— Start TASK INPUT —
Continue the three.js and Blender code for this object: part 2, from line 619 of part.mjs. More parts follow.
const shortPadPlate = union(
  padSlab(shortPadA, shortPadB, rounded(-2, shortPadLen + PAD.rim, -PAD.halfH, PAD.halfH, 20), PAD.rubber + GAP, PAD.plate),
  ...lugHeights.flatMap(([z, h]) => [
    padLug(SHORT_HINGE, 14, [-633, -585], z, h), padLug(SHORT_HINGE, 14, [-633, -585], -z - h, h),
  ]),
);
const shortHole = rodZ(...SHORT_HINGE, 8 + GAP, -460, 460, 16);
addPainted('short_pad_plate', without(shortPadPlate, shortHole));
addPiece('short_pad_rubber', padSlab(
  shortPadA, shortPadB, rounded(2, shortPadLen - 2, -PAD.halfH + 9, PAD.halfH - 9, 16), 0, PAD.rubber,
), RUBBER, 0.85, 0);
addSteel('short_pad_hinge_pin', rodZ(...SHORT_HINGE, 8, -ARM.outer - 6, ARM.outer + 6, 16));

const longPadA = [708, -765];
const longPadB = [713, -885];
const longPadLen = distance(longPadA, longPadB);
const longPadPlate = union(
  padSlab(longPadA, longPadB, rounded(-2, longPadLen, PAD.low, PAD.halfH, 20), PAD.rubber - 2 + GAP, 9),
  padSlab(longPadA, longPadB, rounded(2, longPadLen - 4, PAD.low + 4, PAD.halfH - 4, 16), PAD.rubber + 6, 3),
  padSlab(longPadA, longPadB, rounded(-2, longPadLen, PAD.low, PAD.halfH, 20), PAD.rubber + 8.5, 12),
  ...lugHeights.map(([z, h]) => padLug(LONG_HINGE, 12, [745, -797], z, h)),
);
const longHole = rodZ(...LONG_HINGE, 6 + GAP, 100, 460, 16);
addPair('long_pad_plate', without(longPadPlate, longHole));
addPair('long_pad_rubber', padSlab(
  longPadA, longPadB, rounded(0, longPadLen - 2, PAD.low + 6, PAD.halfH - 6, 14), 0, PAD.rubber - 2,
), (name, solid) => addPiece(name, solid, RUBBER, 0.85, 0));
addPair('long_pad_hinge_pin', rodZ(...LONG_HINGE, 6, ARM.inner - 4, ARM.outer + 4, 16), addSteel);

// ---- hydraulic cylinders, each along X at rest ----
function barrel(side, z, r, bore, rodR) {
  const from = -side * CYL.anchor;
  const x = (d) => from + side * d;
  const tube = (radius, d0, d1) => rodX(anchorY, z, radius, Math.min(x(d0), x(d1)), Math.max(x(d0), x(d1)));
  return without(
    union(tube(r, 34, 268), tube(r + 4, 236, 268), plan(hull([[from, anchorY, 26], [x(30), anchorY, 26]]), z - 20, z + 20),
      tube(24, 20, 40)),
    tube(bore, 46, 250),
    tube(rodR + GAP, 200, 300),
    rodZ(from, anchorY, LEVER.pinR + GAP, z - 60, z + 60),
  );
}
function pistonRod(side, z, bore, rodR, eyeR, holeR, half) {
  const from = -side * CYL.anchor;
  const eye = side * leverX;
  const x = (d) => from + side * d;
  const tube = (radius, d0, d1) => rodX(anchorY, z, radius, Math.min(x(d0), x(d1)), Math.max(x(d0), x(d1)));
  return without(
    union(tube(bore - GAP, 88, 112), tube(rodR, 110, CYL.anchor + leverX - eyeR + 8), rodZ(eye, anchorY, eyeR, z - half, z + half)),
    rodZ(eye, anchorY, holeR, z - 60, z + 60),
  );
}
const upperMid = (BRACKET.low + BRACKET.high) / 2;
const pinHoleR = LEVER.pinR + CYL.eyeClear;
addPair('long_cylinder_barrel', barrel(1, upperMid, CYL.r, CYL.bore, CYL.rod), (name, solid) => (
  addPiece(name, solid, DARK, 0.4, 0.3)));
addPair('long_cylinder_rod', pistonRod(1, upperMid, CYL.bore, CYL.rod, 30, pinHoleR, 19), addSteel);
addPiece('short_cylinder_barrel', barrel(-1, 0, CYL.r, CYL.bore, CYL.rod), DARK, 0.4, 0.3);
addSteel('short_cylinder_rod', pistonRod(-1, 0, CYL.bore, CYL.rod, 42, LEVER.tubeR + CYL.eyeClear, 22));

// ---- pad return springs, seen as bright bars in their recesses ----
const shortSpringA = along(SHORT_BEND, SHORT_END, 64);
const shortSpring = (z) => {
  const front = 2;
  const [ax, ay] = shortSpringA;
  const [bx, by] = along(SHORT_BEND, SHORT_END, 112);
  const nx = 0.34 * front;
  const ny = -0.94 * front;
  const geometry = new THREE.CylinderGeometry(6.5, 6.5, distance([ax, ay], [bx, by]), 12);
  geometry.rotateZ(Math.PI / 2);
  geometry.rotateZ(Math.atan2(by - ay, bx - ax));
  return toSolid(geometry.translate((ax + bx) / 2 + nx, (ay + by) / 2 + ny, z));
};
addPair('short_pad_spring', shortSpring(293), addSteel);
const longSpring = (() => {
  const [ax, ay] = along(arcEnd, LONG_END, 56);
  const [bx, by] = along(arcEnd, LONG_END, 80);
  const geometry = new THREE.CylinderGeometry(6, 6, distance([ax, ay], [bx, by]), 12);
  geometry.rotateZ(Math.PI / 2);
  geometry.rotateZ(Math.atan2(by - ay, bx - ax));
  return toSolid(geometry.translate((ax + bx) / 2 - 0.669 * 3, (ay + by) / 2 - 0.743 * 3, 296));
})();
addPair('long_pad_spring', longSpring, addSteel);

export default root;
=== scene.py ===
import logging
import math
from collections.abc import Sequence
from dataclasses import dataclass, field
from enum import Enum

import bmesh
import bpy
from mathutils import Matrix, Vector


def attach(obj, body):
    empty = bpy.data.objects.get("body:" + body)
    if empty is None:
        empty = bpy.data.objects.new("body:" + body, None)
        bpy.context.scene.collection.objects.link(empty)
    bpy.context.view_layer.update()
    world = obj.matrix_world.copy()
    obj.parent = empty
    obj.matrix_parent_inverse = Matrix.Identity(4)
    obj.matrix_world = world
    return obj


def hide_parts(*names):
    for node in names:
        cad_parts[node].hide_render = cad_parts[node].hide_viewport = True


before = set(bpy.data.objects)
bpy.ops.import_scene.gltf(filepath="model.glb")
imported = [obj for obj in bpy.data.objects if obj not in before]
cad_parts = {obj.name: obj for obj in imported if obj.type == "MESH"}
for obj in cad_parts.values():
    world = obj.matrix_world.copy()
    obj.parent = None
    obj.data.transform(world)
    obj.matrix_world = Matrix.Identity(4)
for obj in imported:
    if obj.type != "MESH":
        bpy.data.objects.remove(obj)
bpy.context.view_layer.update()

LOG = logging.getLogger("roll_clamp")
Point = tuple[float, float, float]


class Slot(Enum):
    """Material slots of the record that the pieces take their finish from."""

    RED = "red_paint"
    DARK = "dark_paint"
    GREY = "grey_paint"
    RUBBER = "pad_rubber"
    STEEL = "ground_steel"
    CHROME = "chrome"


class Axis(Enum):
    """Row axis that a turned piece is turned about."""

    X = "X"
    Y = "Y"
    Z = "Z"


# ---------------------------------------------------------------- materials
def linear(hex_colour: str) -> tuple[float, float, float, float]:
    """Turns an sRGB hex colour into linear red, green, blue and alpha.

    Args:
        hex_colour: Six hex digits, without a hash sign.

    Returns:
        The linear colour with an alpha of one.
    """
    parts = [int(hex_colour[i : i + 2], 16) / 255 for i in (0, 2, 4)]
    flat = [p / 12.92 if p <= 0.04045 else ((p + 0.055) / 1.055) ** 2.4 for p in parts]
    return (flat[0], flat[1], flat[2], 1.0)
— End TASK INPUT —
— Start TASK INPUT —
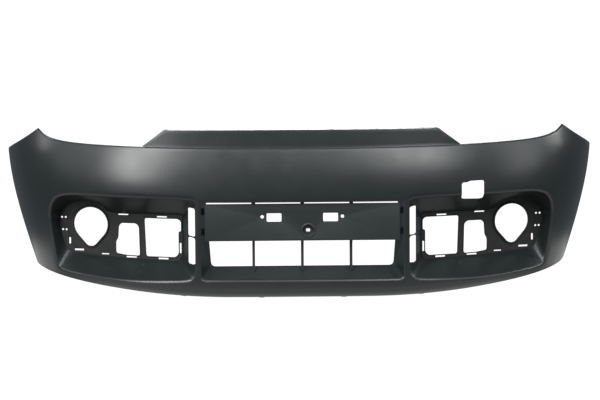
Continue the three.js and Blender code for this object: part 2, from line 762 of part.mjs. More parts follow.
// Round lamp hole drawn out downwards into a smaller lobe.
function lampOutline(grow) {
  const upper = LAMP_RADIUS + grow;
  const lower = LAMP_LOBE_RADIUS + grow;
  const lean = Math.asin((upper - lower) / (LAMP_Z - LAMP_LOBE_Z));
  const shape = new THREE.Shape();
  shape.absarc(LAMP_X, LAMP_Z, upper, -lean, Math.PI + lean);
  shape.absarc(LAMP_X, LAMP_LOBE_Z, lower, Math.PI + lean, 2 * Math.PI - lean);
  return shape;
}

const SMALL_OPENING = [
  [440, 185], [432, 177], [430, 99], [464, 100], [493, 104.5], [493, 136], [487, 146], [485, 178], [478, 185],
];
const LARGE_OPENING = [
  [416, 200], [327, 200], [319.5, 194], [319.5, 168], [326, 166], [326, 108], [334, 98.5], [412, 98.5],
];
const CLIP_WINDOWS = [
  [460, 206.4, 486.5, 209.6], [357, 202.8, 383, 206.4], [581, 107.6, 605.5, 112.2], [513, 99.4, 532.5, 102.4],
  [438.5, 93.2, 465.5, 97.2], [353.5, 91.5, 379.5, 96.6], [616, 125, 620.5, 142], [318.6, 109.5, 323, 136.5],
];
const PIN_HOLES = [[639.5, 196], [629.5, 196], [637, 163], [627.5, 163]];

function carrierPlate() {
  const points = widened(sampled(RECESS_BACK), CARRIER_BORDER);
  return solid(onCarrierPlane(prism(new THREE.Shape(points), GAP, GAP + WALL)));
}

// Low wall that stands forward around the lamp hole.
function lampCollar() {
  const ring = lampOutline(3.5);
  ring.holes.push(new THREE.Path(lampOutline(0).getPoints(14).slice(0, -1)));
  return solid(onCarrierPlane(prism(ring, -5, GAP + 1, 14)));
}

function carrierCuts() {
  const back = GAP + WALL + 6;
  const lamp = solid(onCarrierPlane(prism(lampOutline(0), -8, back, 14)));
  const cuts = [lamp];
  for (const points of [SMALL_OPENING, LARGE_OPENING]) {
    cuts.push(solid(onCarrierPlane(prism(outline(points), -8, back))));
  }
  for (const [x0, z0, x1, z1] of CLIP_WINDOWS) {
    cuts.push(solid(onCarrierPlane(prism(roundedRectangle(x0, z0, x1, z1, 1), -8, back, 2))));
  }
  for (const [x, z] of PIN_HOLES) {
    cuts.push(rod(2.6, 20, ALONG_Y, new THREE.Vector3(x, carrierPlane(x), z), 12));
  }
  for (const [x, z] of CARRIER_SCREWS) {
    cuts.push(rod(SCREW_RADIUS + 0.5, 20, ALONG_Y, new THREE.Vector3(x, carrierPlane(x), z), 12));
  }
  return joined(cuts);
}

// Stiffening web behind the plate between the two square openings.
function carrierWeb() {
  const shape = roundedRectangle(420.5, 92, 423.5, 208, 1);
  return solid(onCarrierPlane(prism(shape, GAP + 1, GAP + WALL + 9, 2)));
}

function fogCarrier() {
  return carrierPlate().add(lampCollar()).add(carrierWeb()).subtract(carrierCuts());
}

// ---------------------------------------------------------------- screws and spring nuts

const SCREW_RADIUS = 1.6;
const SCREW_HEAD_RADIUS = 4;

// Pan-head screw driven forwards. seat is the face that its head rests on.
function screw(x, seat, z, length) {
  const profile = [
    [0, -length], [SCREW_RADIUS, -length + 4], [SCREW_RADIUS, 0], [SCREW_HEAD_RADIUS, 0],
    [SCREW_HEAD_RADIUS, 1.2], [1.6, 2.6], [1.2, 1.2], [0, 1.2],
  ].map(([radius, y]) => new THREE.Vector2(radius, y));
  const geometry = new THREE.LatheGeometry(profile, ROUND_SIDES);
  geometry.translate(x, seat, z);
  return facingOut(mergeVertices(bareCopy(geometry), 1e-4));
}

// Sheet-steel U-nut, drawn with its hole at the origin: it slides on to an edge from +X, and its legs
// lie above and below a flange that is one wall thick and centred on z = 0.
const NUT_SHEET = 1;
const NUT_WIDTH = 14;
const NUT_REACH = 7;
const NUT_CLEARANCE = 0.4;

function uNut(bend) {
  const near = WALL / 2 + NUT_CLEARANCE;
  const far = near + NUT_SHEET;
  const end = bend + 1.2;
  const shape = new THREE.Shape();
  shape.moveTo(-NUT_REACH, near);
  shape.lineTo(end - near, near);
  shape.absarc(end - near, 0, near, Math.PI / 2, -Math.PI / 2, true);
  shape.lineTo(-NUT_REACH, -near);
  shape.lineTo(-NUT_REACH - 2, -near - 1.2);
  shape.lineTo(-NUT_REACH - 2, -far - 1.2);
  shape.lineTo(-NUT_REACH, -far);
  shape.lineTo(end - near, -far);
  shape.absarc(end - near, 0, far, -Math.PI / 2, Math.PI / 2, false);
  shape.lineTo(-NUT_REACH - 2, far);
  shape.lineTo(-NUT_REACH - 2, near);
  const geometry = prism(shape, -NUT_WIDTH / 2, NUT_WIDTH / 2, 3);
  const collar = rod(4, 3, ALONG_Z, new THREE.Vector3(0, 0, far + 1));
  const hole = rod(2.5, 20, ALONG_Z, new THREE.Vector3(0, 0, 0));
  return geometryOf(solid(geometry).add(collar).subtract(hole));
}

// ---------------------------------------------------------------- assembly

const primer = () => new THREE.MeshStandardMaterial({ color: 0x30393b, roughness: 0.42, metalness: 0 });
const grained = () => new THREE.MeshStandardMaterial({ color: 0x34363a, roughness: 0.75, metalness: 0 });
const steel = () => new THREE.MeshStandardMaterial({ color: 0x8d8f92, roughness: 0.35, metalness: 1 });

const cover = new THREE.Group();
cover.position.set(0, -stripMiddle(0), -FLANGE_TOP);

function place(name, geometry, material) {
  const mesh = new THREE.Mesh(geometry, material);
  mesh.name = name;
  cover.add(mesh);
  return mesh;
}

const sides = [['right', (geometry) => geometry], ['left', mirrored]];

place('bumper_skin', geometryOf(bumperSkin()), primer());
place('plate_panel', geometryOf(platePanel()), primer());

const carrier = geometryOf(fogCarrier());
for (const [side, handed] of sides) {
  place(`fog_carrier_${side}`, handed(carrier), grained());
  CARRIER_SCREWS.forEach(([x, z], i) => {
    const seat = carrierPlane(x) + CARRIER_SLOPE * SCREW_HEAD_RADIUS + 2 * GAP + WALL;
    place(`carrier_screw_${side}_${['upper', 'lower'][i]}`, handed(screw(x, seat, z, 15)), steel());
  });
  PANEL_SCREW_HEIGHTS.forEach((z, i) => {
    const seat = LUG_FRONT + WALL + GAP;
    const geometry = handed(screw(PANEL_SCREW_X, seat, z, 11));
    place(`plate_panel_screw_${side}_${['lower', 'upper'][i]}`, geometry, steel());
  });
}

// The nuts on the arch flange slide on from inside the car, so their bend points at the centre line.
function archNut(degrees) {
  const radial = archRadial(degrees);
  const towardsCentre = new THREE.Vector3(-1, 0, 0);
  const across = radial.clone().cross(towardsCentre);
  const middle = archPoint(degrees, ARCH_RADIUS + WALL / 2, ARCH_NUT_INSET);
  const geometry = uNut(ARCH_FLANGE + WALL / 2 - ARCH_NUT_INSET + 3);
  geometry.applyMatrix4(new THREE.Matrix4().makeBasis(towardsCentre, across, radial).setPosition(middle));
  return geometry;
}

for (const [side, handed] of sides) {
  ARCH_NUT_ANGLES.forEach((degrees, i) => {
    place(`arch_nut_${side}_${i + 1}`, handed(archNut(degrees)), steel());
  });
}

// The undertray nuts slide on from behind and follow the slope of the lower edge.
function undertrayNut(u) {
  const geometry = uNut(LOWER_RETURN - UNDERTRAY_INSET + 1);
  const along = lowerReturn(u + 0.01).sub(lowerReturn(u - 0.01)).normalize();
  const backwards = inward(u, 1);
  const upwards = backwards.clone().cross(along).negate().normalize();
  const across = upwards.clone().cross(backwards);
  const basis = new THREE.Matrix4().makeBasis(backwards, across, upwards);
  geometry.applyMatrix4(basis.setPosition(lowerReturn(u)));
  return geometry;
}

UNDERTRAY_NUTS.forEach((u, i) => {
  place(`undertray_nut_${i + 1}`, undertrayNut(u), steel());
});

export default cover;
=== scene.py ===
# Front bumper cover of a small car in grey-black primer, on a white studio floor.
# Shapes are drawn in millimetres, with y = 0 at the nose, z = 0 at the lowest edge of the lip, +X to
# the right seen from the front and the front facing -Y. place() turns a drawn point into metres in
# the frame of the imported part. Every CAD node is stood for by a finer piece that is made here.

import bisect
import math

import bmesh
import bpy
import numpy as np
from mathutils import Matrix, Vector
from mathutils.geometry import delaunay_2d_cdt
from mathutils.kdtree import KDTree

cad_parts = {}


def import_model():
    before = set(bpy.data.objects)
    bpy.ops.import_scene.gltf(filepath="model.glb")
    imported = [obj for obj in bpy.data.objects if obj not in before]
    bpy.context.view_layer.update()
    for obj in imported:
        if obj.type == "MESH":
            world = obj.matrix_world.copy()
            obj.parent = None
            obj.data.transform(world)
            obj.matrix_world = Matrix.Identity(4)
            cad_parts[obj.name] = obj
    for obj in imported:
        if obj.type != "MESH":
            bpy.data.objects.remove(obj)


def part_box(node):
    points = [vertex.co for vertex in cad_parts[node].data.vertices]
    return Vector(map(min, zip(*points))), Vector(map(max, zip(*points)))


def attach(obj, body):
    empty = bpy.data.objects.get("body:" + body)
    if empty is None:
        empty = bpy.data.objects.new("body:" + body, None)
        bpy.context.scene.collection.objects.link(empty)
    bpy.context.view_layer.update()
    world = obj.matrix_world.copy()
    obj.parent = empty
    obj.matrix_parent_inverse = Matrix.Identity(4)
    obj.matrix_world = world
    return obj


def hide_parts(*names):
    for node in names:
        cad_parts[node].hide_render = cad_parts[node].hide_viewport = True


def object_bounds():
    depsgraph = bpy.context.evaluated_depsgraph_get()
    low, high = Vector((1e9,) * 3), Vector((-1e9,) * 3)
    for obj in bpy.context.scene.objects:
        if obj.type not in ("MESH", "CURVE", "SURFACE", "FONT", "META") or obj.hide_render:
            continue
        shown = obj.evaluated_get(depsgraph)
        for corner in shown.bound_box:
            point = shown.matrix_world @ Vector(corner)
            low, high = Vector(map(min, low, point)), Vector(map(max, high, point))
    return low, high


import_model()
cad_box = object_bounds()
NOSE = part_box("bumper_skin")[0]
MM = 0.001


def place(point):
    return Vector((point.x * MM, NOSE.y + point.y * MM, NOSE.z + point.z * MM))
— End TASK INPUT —
— Start TASK INPUT —
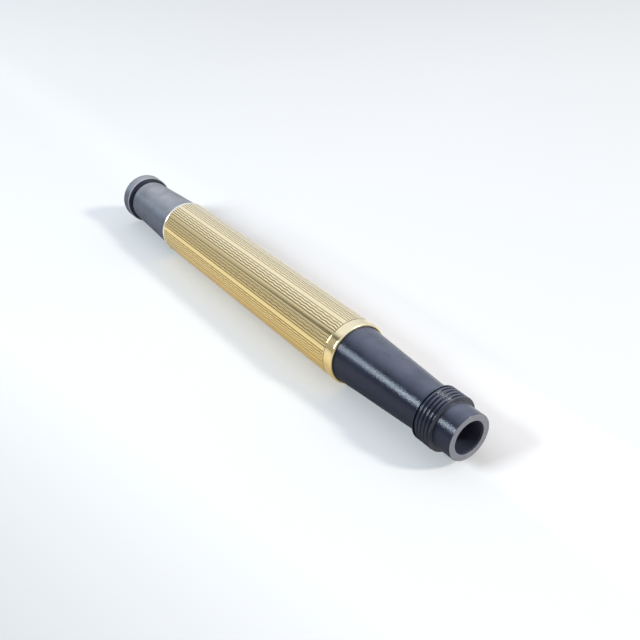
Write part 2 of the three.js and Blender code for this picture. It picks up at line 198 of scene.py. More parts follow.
— End TASK INPUT —
EXERCISE DESCRIPTION >> What do the lines above say from the one containing "---- pad return" down to the one containing "in imported if"? Return them exactly, both end lines included, and only them.

OUTPUT FOR THIS EXERCISE >>
// ---- pad return springs, seen as bright bars in their recesses ----
const shortSpringA = along(SHORT_BEND, SHORT_END, 64);
const shortSpring = (z) => {
  const front = 2;
  const [ax, ay] = shortSpringA;
  const [bx, by] = along(SHORT_BEND, SHORT_END, 112);
  const nx = 0.34 * front;
  const ny = -0.94 * front;
  const geometry = new THREE.CylinderGeometry(6.5, 6.5, distance([ax, ay], [bx, by]), 12);
  geometry.rotateZ(Math.PI / 2);
  geometry.rotateZ(Math.atan2(by - ay, bx - ax));
  return toSolid(geometry.translate((ax + bx) / 2 + nx, (ay + by) / 2 + ny, z));
};
addPair('short_pad_spring', shortSpring(293), addSteel);
const longSpring = (() => {
  const [ax, ay] = along(arcEnd, LONG_END, 56);
  const [bx, by] = along(arcEnd, LONG_END, 80);
  const geometry = new THREE.CylinderGeometry(6, 6, distance([ax, ay], [bx, by]), 12);
  geometry.rotateZ(Math.PI / 2);
  geometry.rotateZ(Math.atan2(by - ay, bx - ax));
  return toSolid(geometry.translate((ax + bx) / 2 - 0.669 * 3, (ay + by) / 2 - 0.743 * 3, 296));
})();
addPair('long_pad_spring', longSpring, addSteel);

export default root;
=== scene.py ===
import logging
import math
from collections.abc import Sequence
from dataclasses import dataclass, field
from enum import Enum

import bmesh
import bpy
from mathutils import Matrix, Vector


def attach(obj, body):
    empty = bpy.data.objects.get("body:" + body)
    if empty is None:
        empty = bpy.data.objects.new("body:" + body, None)
        bpy.context.scene.collection.objects.link(empty)
    bpy.context.view_layer.update()
    world = obj.matrix_world.copy()
    obj.parent = empty
    obj.matrix_parent_inverse = Matrix.Identity(4)
    obj.matrix_world = world
    return obj


def hide_parts(*names):
    for node in names:
        cad_parts[node].hide_render = cad_parts[node].hide_viewport = True


before = set(bpy.data.objects)
bpy.ops.import_scene.gltf(filepath="model.glb")
imported = [obj for obj in bpy.data.objects if obj not in before]
cad_parts = {obj.name: obj for obj in imported if obj.type == "MESH"}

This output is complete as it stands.